Mandatory diversity training will be removed across the university, and employees no longer have to write a diversity statement to be employed at UK.
Ali feels DEI levels the playing field and allows for opportunity for marginalized folks.
“I grew up in rural eastern Kentucky, and I’m passionate about rural healthcare and getting a CLD degree. There’s not a lot of people from Appalachia who look like me, and it’s so important we give people like me a platform because we can all learn from each other’s experiences,” says Anaya Ali.
While Senate Bill 6 and House Bill 9 were still in session, the Herald-Leader published a story centering Black students’ experiences at UK.
While many had positive experiences, several students noted the “importance of organizations at UK, specifically the Martin Luther King Center, which works with students from all backgrounds and hosts events centered around cultural awareness, leadership, and community.”
As well, several students shared that “scholarships for minority students” made going to UK “an easier choice.” Nearly 17% of students enrolled in 2023 were from underrepresented populations according to the university. This was the largest-ever year for enrollment at UK, and also the most diverse ever.
With diversity scholarships helping to close the gap for individuals from marginalized groups and diversity programming fostering student belonging and culture, DEI programs can be tied to recruiting and supporting a diverse student body.
A week after the University of Kentucky’s decision, Northern Kentucky University followed by dissolving its Office of Inclusive Excellence. This came after Chief Diversity Officer Dr. Darryl Peal made the decision to step down.
President Cady Short-Thomspon announced this in a university-wide email. Alluding to possible forthcoming anti-DEI legislation, Short-Thompson wrote, “The circumstances under which universities across the commonwealth and the country find themselves, coupled with the legislative priorities of state leaders for the upcoming session, requires universities to change.”
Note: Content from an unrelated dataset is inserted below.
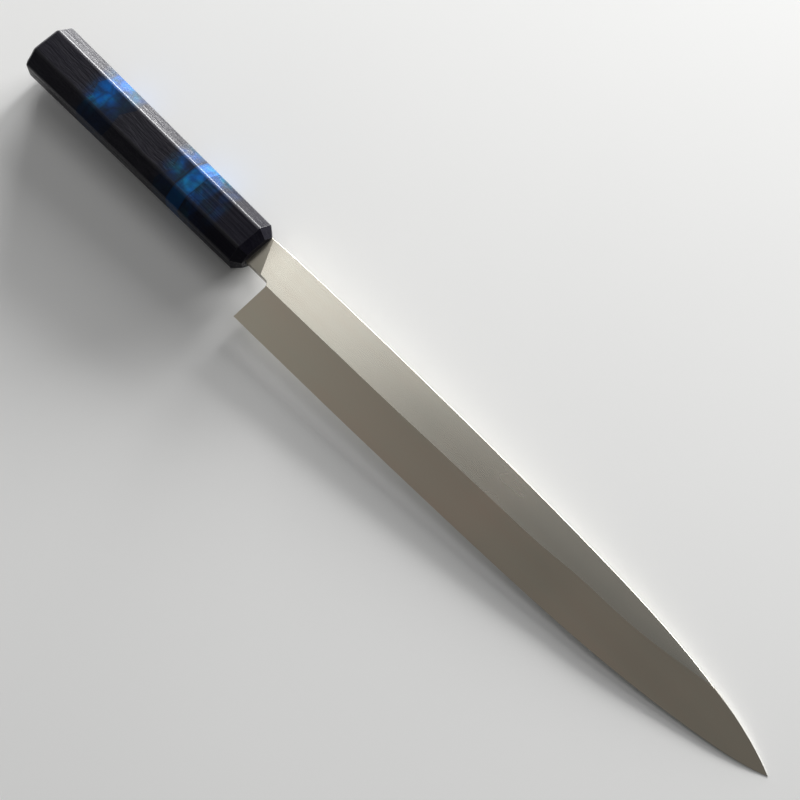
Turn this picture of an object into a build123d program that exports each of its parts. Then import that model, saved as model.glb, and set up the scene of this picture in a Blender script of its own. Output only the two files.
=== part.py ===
from build123d import *
import os

# A single-bevel slicing knife with a glued-up, eight-sided handle. Millimetres.
# +X runs along the knife to its tip, +Y to its spine, +Z out of its bevelled side.
# The knife lies on its left side, and the origin is on the surface that it lies on,
# under the middle of its length and height.

# Blade, measured from the handle's front face and from the handle's axis
blade_reach = 302.5        # to the tip
heel_reach = 14.2          # to the heel of the cutting edge
heel_lean = 0.7            # how much further forward the heel line starts at the neck
blade_height = 37.65       # highest point of the spine down to the heel
spine_height = 10.75       # highest point of the spine above the axis
neck_top = 9.2             # spine above the axis, at the handle
neck_bottom = 6.35         # underside of the neck below the axis
notch_radius = 2.8         # rounding between the neck and the heel line
neck_thickness = 3.8       # spine thickness at the handle
neck_relief = 0.3          # how far the neck's back is set in inside the handle
crest_reach = 265.0        # where the bevel's upper line runs out over the spine
crest_thickness = 1.8      # blade thickness there
spine_thinning = 0.15      # how much thinner the flat is at the spine than at its lower end
bevel_width = 18.8         # width of the ground bevel, from the edge to its upper line
edge_land = 0.12           # flat left at the cutting edge
spine_break = 0.35         # small chamfer between the spine and the upper flat
hollow_radius = 320.0      # radius of the hollow ground into the back
hollow_edge_rim = 2.4      # flat rim left on the back along the cutting edge
hollow_spine_rim = 3.2     # flat rim left on the back along the spine
hollow_start = 5.0         # start of the hollow, ahead of the heel
hollow_start_inset = 9.0   # how much further in its sides are at the start
facet_top = 0.9            # ahead of the handle, where the neck's slanted facet meets the spine
facet_bottom = 9.3         # ahead of the handle, where it meets the neck's underside
facet_fall = 0.8           # how far it falls at the lower corner of the handle's mouth

# Tang, inside the handle
tang_front_height = 11.2
tang_end_height = 5.0
tang_thickness = 2.6

# Handle
handle_length = 140.0
butt_height = 27.4
butt_thickness = 20.8
front_height = 24.6
front_thickness = 18.0
corner_height = 6.7        # height of each slanted corner at the butt
corner_thickness = 5.8     # thickness of each slanted corner at the butt
front_corner_share = 0.88  # the front corners, as a share of the butt's
mouth_chamfer_run = 4.2    # front chamfer, along the handle
mouth_chamfer_depth = 3.5  # front chamfer, into the handle
butt_chamfer = 1.6
ferrule_length = 37.4
ring_length = 7.9
front_resin_length = 9.0   # cloudy resin behind the ring
middle_wood_length = 32.5
rear_resin_length = 18.5
seam_depth = 3.0           # how far the cast seams wander along the handle
seam_lean = 2.5            # how far they lean over the handle's thickness

# Core, inside the handle
mouth_wall = 8.0           # solid front of the ferrule, which the neck passes through
mouth_gap = 0.2            # play between the neck and its slot
neck_clearance = 0.3       # between the neck's shoulders and the dowel
seal_depth = 3.0
butt_wall = 18.2           # solid wood behind the bore
dowel_diameter = 14.0
dowel_gap = 0.1            # glue line round the dowel
dowel_end_gap = 0.3
dowel_root = 11.0          # unslotted rear end of the dowel
glue_film = 0.2            # glue on each side of the tang
tang_end_gap = 2.5         # glue behind the tang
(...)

James Renton, a senior at NKU, is involved with the Center for Student Inclusiveness (CSI) and is the former president of an LGBTQ+ organization on campus.
Renton says there was “a lot of chaos and confusion, especially for affinity groups with the Center for Student Inclusiveness.” Despite the CSI clarifying that they are still operating, Renton worries about the future for any department or organization that could be possibly classified as diversity, equity, or inclusion centered.
Like UK, NKU administration has insisted it is still upholding its mission to lift up students. Like students and faculty at UK, Renton says they worry about the “morale of the student body.”
Renton says, “We cannot bow down to radical ideologies of how we should live our lives… If they’ve rolled over and done this, who’s to say it will stop there?”
As a response to the anti-DEI bills in Kentucky’s 2024 legislative session, Nino Owens wrote an opinion piece for the Herald-Leader titled, “I’m a senior at U of L. Kentucky’s anti-DEI bills would hurt Black students like me.”
He writes about how the “robust presence of Black students” at the University of Louisville is not random, but due to “purposeful policies that seek to address a history of racism.”
Those purposeful policies include scholarships seeking to close the gap for marginalized students. Owens was a Martin Luther King and Woodford R. Porter Scholar, both scholarships for high-achieving Black and Black/Latinx students.
Owens writes, “I’m a first-generation college student, like most Black students are, who would’ve gotten lost in the bureaucracy and isolation of college long ago without the support given by the people who operate these programs.”
In a statement to Queer Kentucky, Owens shares his thoughts on UK and NKU’s decisions to dissolve their DEI offices. He feels university administration is “prematurely bowing to legislative pressure to end DEI programs.”
“Unfortunately, they are betraying history and truth by relenting to those who believe historical truth exists in a vacuum that doesn’t affect the current conditions people face. Their capitulation removes the only institutional shield of protection from historically oppressed students and paves the way for further legislative restriction,” Owens says.
On September 17, the University of Louisville president and other public Kentucky university presidents testified at the Interim Joint Committee on Education regarding diversity, equity, and inclusion in postsecondary institutions.
In July, Morehead State University and Northern Kentucky University made their presentations.
Ryan Quarles, the president of Kentucky’s Community and Technical College System (KCTCS) and former Republican lawmaker and two-term agricultural commissioner, will be making his presentation in November.
KCTCS has sixteen colleges across the state and serves more than 100,000 students. KCTCS said in a statement on September 13 that they will begin reviewing that “all programs, offices and goals align with our commitment to success for all students.”